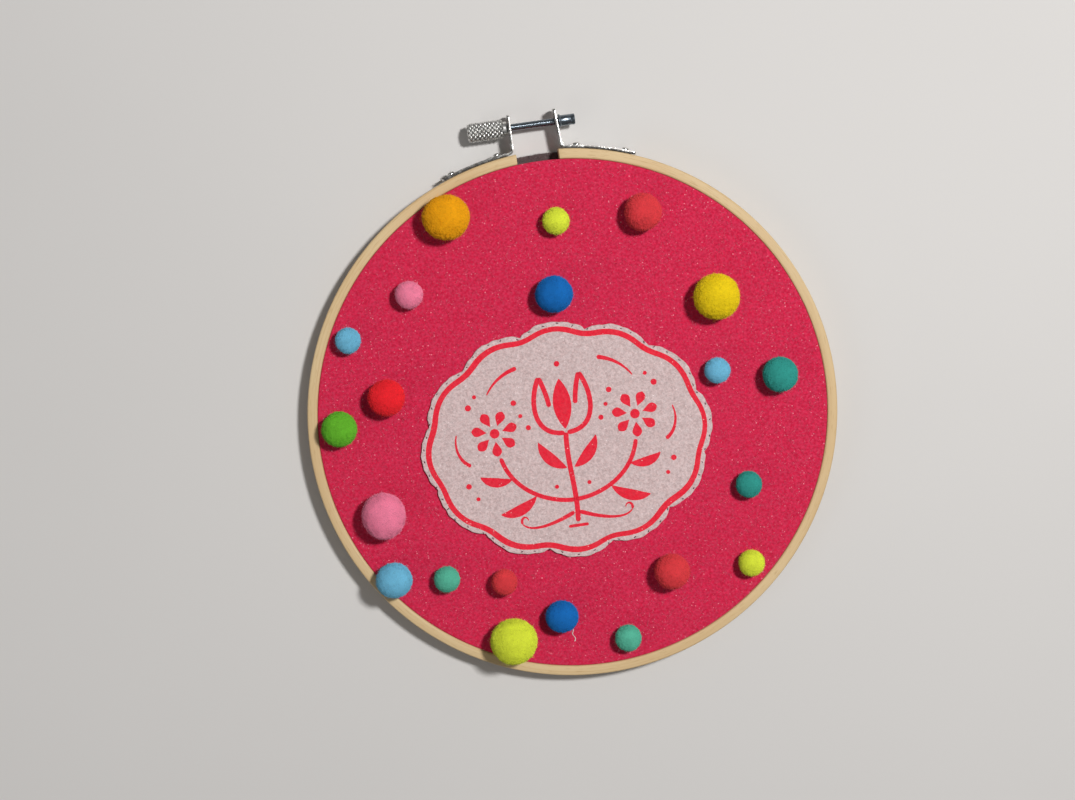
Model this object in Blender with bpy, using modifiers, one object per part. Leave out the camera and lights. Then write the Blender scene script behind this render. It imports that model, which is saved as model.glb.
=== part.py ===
"""Felt applique picture in a wooden embroidery hoop, modelled lying on its back.

The origin is the centre of the hoop on the back face of the backing felt. +X runs along the clamping screw
from its knurled head to its bush, +Y points to the gap in the outer ring, and +Z comes out of the picture
side. Units are metres; sizes are written as millimetres times MM.
"""
import math

import bmesh
import bpy
from mathutils import Matrix, Vector

MM = 0.001
GAP = 0.3 * MM  # air left between neighbouring pieces

# Outer ring: a flat bamboo strip bent into an 8 inch hoop and cut at the screw
HOOP_RADIUS = 105.0 * MM
RING_WALL = 4.0 * MM
RING_HEIGHT = 10.0 * MM
RING_EDGE = 0.7 * MM
RING_OPENING = 16.6 * MM
RING_STEPS = 120

# Backing felt glued over the back
BACKING_THICKNESS = 1.2 * MM
BACKING_RADIUS = 103.5 * MM
BACKING_UNEVENNESS = 0.35 * MM
BACKING_POINTS = 90

# Picture felt, stretched over the inner ring and gripped between the rings
FELT_THICKNESS = 1.2 * MM
FELT_RECESS = 0.3 * MM  # the felt's face lies this much below the outer ring's front edge
FELT_EDGE_RADIUS = 1.1 * MM
FELT_STEPS = 96
FELT_ARC = 4

INNER_WALL = 3.6 * MM
INNER_STEPS = 72

# Scalloped applique patch
PATCH_THICKNESS = 1.0 * MM
PATCH_CENTRE = (-4.0 * MM, -9.0 * MM)
PATCH_HALF_WIDTH = 56.0 * MM  # to the notches between the scallops
PATCH_HALF_HEIGHT = 44.0 * MM
SCALLOPS = 12
SCALLOP_RISE = 4.6 * MM
SCALLOP_POINTS = 8

# Clamping hardware
SCREW_AXIS_Y = 115.3 * MM
STRIP_THICKNESS = 1.0 * MM
STRIP_WIDTH = 9.0 * MM
STRIP_BEND = 1.8 * MM
STRIP_TAIL_ANGLE = 21.2  # degrees from +Y to the strip's free end
STRIP_STEP = 3.0  # degrees of ring that each straight facet of the strip spans
EAR_X = 9.5 * MM
EAR_TOP = 5.0 * MM  # above the screw's axis
EAR_LEAN = {"left": 0.0, "right": 4.0}  # degrees towards the gap
EAR_HOLE_RADIUS = 1.9 * MM
RIVET_RADIUS = 1.5 * MM
RIVET_HEIGHT = 0.8 * MM
RIVET_ANGLES = (8.5, 18.9)  # degrees from +Y

HEAD_RADIUS = 3.85 * MM
HEAD_LENGTH = 14.2 * MM
HEAD_ROUNDING = 1.2 * MM
KNURL_DEPTH = 0.35 * MM
KNURL_PITCH = 0.72 * MM  # along the head, from the row of raised points to the next
KNURL_COLUMNS = 28
COLLAR_RADIUS = 2.6 * MM
COLLAR_LENGTH = 1.4 * MM
ROD_RADIUS = 1.4 * MM
ROD_END_X = 15.4 * MM
BUSH_START_X = 10.0 * MM
BUSH_FLANGE_RADIUS = 2.6 * MM
BUSH_FLANGE_LENGTH = 0.8 * MM
BUSH_RADIUS = 2.1 * MM
BUSH_LENGTH = 6.5 * MM
BUSH_BORE = 1.7 * MM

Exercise
Using the data above, return each line exactly as written.

Answer for the task
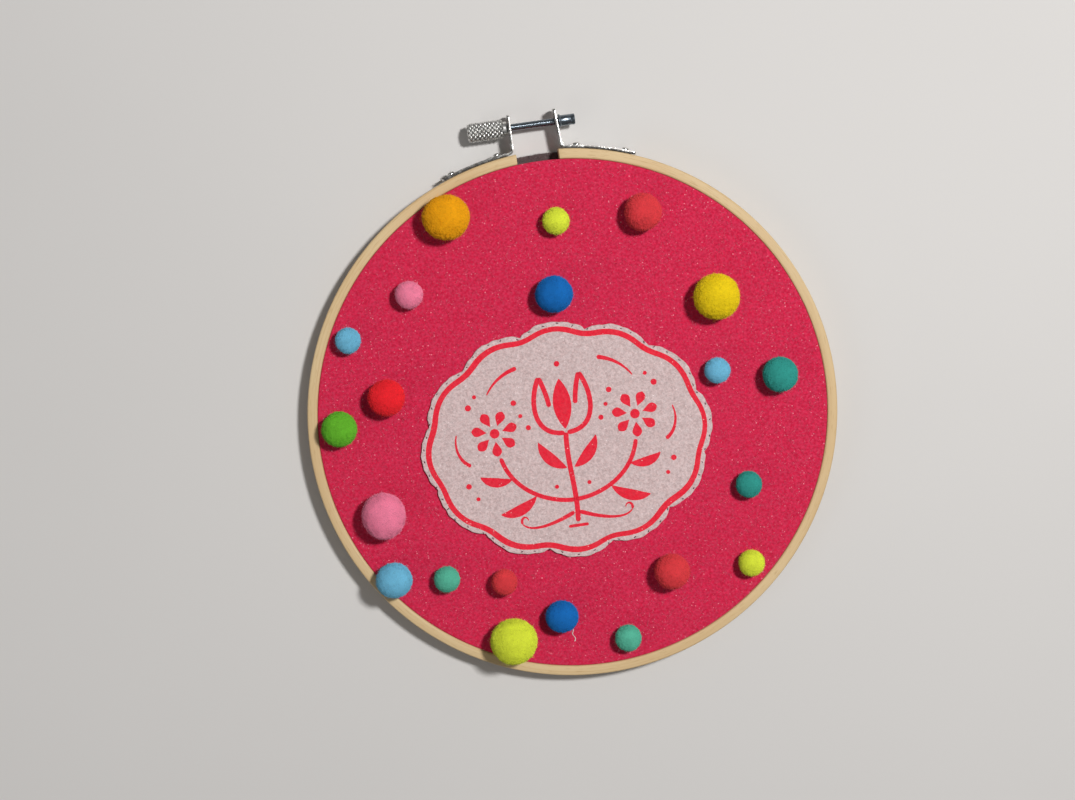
Model this object in Blender with bpy, using modifiers, one object per part. Leave out the camera and lights. Then write the Blender scene script behind this render. It imports that model, which is saved as model.glb.
=== part.py ===
"""Felt applique picture in a wooden embroidery hoop, modelled lying on its back.

The origin is the centre of the hoop on the back face of the backing felt. +X runs along the clamping screw
from its knurled head to its bush, +Y points to the gap in the outer ring, and +Z comes out of the picture
side. Units are metres; sizes are written as millimetres times MM.
"""
import math

import bmesh
import bpy
from mathutils import Matrix, Vector

MM = 0.001
GAP = 0.3 * MM  # air left between neighbouring pieces

# Outer ring: a flat bamboo strip bent into an 8 inch hoop and cut at the screw
HOOP_RADIUS = 105.0 * MM
RING_WALL = 4.0 * MM
RING_HEIGHT = 10.0 * MM
RING_EDGE = 0.7 * MM
RING_OPENING = 16.6 * MM
RING_STEPS = 120

# Backing felt glued over the back
BACKING_THICKNESS = 1.2 * MM
BACKING_RADIUS = 103.5 * MM
BACKING_UNEVENNESS = 0.35 * MM
BACKING_POINTS = 90

# Picture felt, stretched over the inner ring and gripped between the rings
FELT_THICKNESS = 1.2 * MM
FELT_RECESS = 0.3 * MM  # the felt's face lies this much below the outer ring's front edge
FELT_EDGE_RADIUS = 1.1 * MM
FELT_STEPS = 96
FELT_ARC = 4

INNER_WALL = 3.6 * MM
INNER_STEPS = 72

# Scalloped applique patch
PATCH_THICKNESS = 1.0 * MM
PATCH_CENTRE = (-4.0 * MM, -9.0 * MM)
PATCH_HALF_WIDTH = 56.0 * MM  # to the notches between the scallops
PATCH_HALF_HEIGHT = 44.0 * MM
SCALLOPS = 12
SCALLOP_RISE = 4.6 * MM
SCALLOP_POINTS = 8

# Clamping hardware
SCREW_AXIS_Y = 115.3 * MM
STRIP_THICKNESS = 1.0 * MM
STRIP_WIDTH = 9.0 * MM
STRIP_BEND = 1.8 * MM
STRIP_TAIL_ANGLE = 21.2  # degrees from +Y to the strip's free end
STRIP_STEP = 3.0  # degrees of ring that each straight facet of the strip spans
EAR_X = 9.5 * MM
EAR_TOP = 5.0 * MM  # above the screw's axis
EAR_LEAN = {"left": 0.0, "right": 4.0}  # degrees towards the gap
EAR_HOLE_RADIUS = 1.9 * MM
RIVET_RADIUS = 1.5 * MM
RIVET_HEIGHT = 0.8 * MM
RIVET_ANGLES = (8.5, 18.9)  # degrees from +Y

HEAD_RADIUS = 3.85 * MM
HEAD_LENGTH = 14.2 * MM
HEAD_ROUNDING = 1.2 * MM
KNURL_DEPTH = 0.35 * MM
KNURL_PITCH = 0.72 * MM  # along the head, from the row of raised points to the next
KNURL_COLUMNS = 28
COLLAR_RADIUS = 2.6 * MM
COLLAR_LENGTH = 1.4 * MM
ROD_RADIUS = 1.4 * MM
ROD_END_X = 15.4 * MM
BUSH_START_X = 10.0 * MM
BUSH_FLANGE_RADIUS = 2.6 * MM
BUSH_FLANGE_LENGTH = 0.8 * MM
BUSH_RADIUS = 2.1 * MM
BUSH_LENGTH = 6.5 * MM
BUSH_BORE = 1.7 * MM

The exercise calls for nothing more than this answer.